Si nunca pudiéramos distanciarnos de la lógica ni
pedirle tregua a la realidad, nuestras vidas serían más difíciles de lo que de
por sí son y, claro está, mucho más tediosas. Los creadores de cine, novela,
teatro, poesía, cuento, ficción… ponen de su parte pero también requieren de la
nuestra: suspender por un rato el derecho a la incredulidad, lo que nos
permitirá involucrarnos en la obra.
Los que saben de esto dicen que fue Samuel Taylor
Coleridge (en 1817, según Javier Marías) quien acuñó la precisa expresión de suspensión voluntaria de la incredulidad
para referirse a ello.

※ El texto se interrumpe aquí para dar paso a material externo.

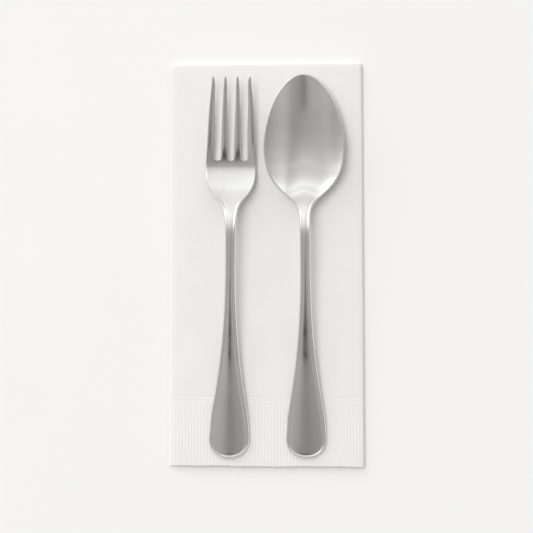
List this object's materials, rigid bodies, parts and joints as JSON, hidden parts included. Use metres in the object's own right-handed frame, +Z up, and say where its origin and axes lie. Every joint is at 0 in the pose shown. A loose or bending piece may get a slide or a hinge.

Jorge Luis Borges –citado por Esteban Peicovich- aclara
la cuestión (a la que caracteriza como instancia de fe poética).
Creo con
Coleridge que "la fe poética es la suspensión voluntaria de la
incredulidad". Por ejemplo, si asistimos a una representación de teatro,
sabemos que en el escenario hay hombres disfrazados que repiten las palabras de
Shakespeare, de Ibsen o de Pirandello que les han puesto en la boca. Pero
nosotros aceptamos que esos hombres no son disfrazados; que ese hombre
disfrazado que monologa lentamente en las antesalas de la venganza es realmente
el Príncipe de Dinamarca, Hamlet; nos abandonamos a eso. En el cinematógrafo es
aún más curioso el procedimiento, porque estamos viendo, no ya al disfrazado,
sino fotografías de disfrazados y sin embargo creemos en ellos, creemos en
ellos mientras dura la proyección.
Son los autores más que nadie quienes saben que ese
bono de suspensión de la incredulidad no es ilimitado, por lo que deberán
esforzarse para que la narración sea verosímil, creíble. Ahora sí que no hay
límites de validez universal sino que los pone cada quien, de tal manera que
hay personas más crédulas y otras que tienen buenos detectores para encontrar
fallas en la obra. Entre estos últimos se encuentran los propios escritores que,
en tanto expertos, devienen en público muy exigente; Javier Marías proporciona
su propia experiencia al respecto.
A quienes escribimos ficciones nos acechan las
inverosimilitudes por todas partes. Dejó de interesarme la celebrada House of Cards cuando el Vicepresidente
estadounidense (Kevin Spacey) mata con sus propias manos a una periodista en el
metro… y nadie lo ve, ni lo capta una cámara. Lo siento, pero un Vicepresidente
no está para esos menesteres. Se los encarga a un sicario, a través de
intermediarios; como mínimo, a su esbirro de mayor confianza.
Y llegados a ese punto, ya no hay vuelta atrás –continúa
Marías-: “Uno recobra la incredulidad muy fácilmente” y todo por algo tan
simple como “un detalle o una vuelta forzada del argumento, por falta de ayuda”.